The newly revised Chuncheon City Hall rink were the dark horses entering the 2022 Korean Curling Championships behind both Gangneung City Hall's Kim Eun-jung and Gyeonggi Province's Gim Eun-ji. Despite this, they finished second in the round robin with a 5–1 record and then beat Gangneung City Hall 7–5 in the semifinal. In the championship game, they won 7–4 over Gyeonggi Province to become the national team for the 2022–23 season. On tour, the team did not find early success, with their best results being a fourth place finish at the 2022 Hokkaido Bank Curling Classic and a quarterfinal appearance at the 2022 Alberta Curling Series Major. They then turned things around, however, winning the US Open of Curling and finishing second at the S3 Group Curling Stadium Series. At the 2022 Pan Continental Curling Championships, the team led Korea to a 6–2 record, enough to qualify for the playoffs as the fourth seed. They then beat the higher seeded United States in the semifinal to qualify for the final where they faced Japan's Satsuki Fujisawa. There, they fell 8–6 to the Japanese in an extra end, settling for silver. In the new year, the team represented Korea at the 2023 Winter World University Games where they topped the round robin with an 8–1 record. After beating Great Britain in the semifinal, they lost to China in the championship game, once again taking silver. Despite their success at both the Pan Continental Championship and the World University Games, the team could not continue their medal streak at the 2023 World Women's Curling Championship, finishing ninth with a 5–7 record.

At the 2023 Korean Curling Championships, Team Ha could not defend their national title. After starting with six straight wins, the team lost three of their next four games, finishing in third place behind Gyeonggi Province and Gangneung City Hall. Despite losing their spot as the national team, they had a strong start to their tour season, capturing the 2023 Stu Sells Oakville Tankard. They also made the playoffs at the 2023 KW Fall Classic where they went undefeated until the semifinals before losing to Krista McCarville. After their first two events, the team struggled to find success, only qualifying in three of their next eight events. This included a semifinal finish at the Stu Sells 1824 Halifax Classic and two quarterfinal losses at the Prestige Hotels & Resorts Curling Classic and the North Grenville Women's Fall Curling Classic, both after previously undefeated records. In November 2023, they again finished third at the Uiseong Korean Cup, not being able to make it past the Gim or Kim rinks. They ended their season at the 2024 New Year Curling in Miyota event where they missed the playoffs.

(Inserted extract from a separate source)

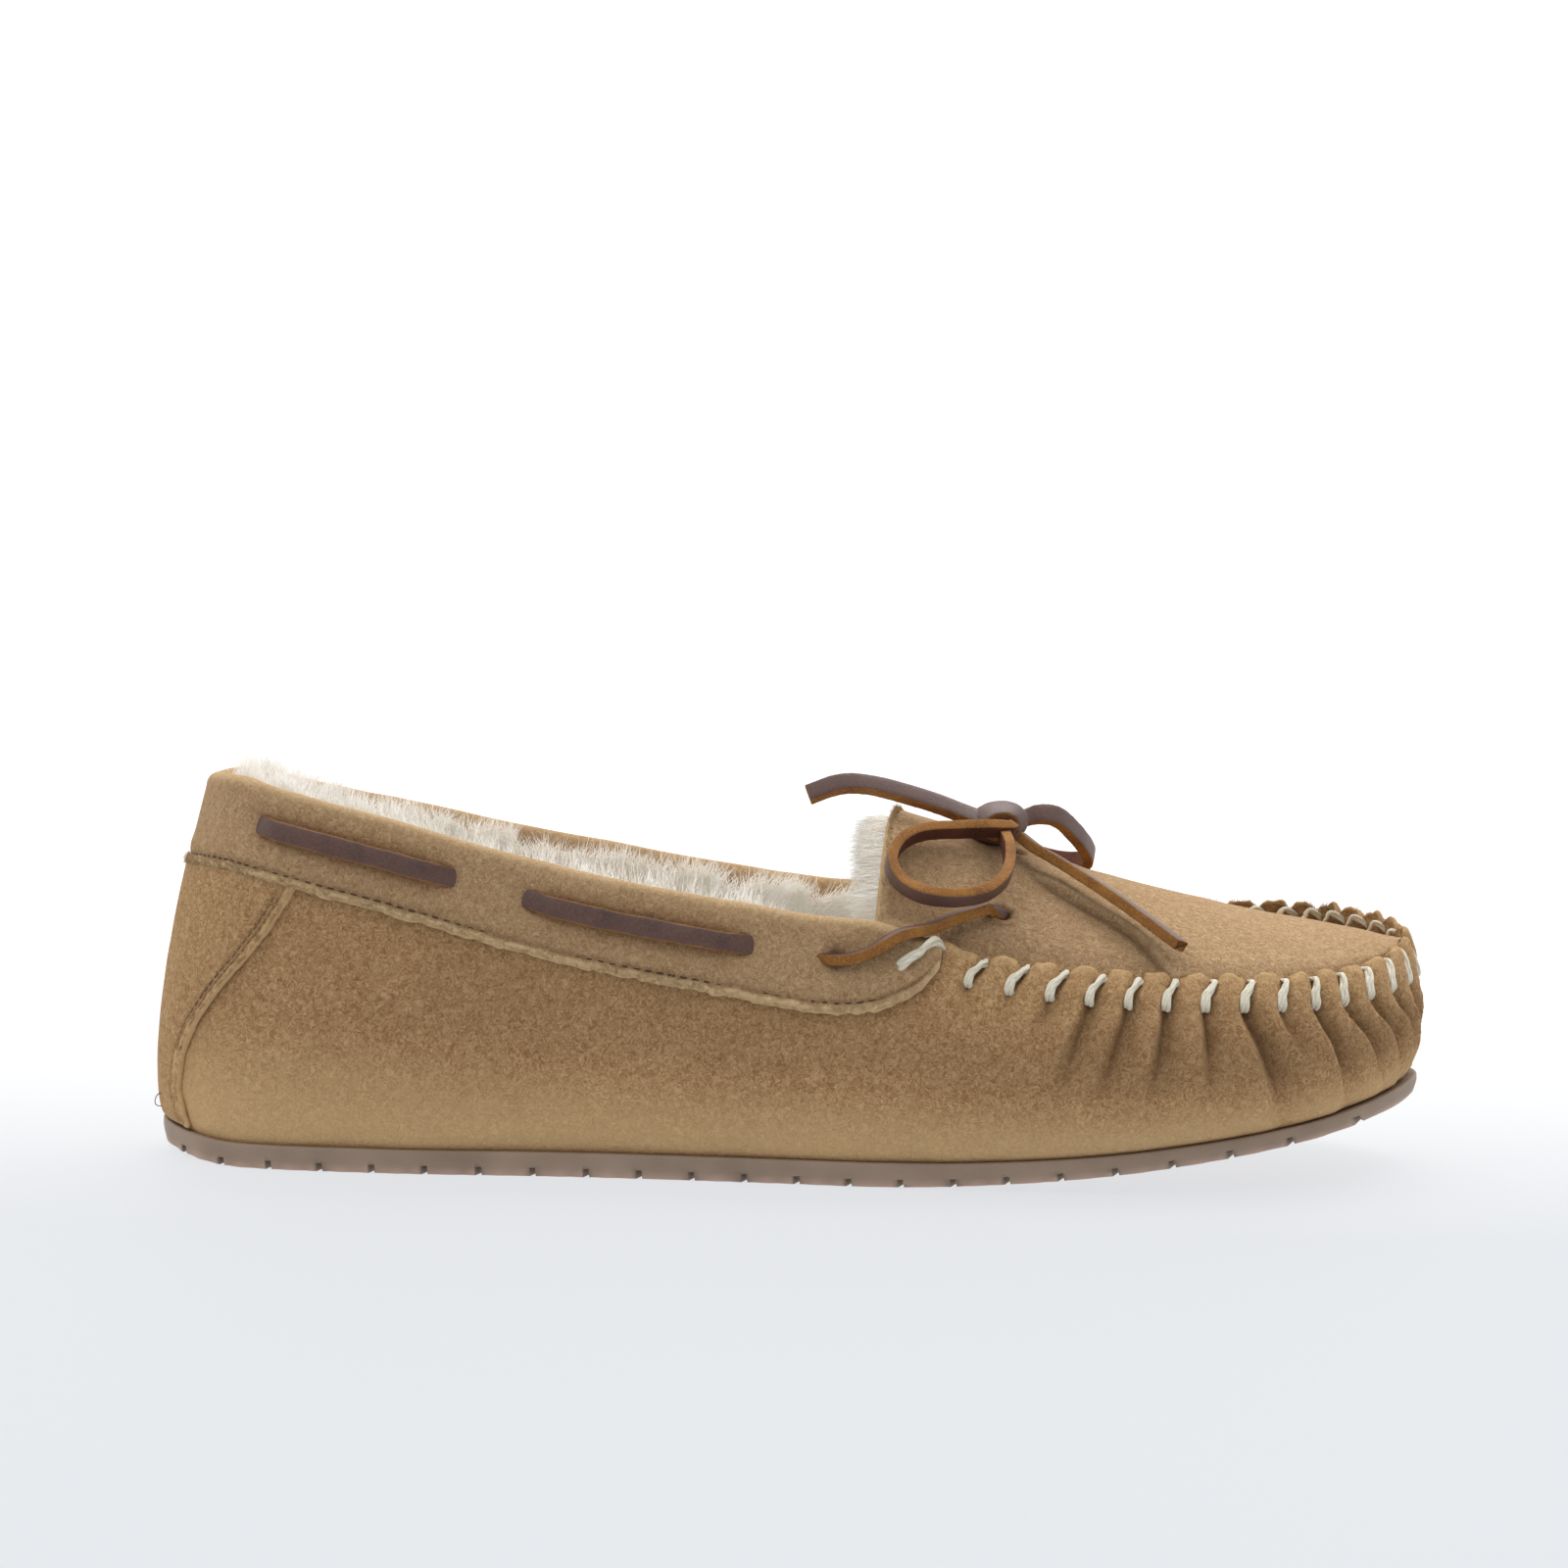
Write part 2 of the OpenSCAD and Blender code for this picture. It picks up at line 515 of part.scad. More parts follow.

After playing a shorter 2023–24 season, Chuncheon City Hall emerged as a top ten team during the 2024–25 season. This began at the 2024 Korean Curling Championships where the team were the frontrunners for the majority of the week, finishing first through the round robin and defeating Gangneung City Hall in the 1 vs. 2 game. Facing Gyeonggi Province in the final, they lost 6–5 in an extra end, settling for silver and missing out on the national team. Despite this, they turned things around quickly, winning the first tour title of the season at the Curling1spoon Elite 8. At the first Grand Slam of the season, the team reached the semifinals of the 2024 Tour Challenge Tier 2, falling to eventual champion Christina Black. They also had a strong run at the Saville Grand Prix, making it to the final where they were defeated by Kerri Einarson. Team Ha was successful in qualifying at the next two slams as well, reaching the semifinals at the 2024 Canadian Open and the quarterfinals at the 2024 National. After missing the playoffs at the 2025 Masters, they ended their season on a high note with a semifinal finish at the Gangneung Invitational and a quarterfinal finish at the 2025 Players' Championship.

==Personal life==
Yang attended Korea National Open University.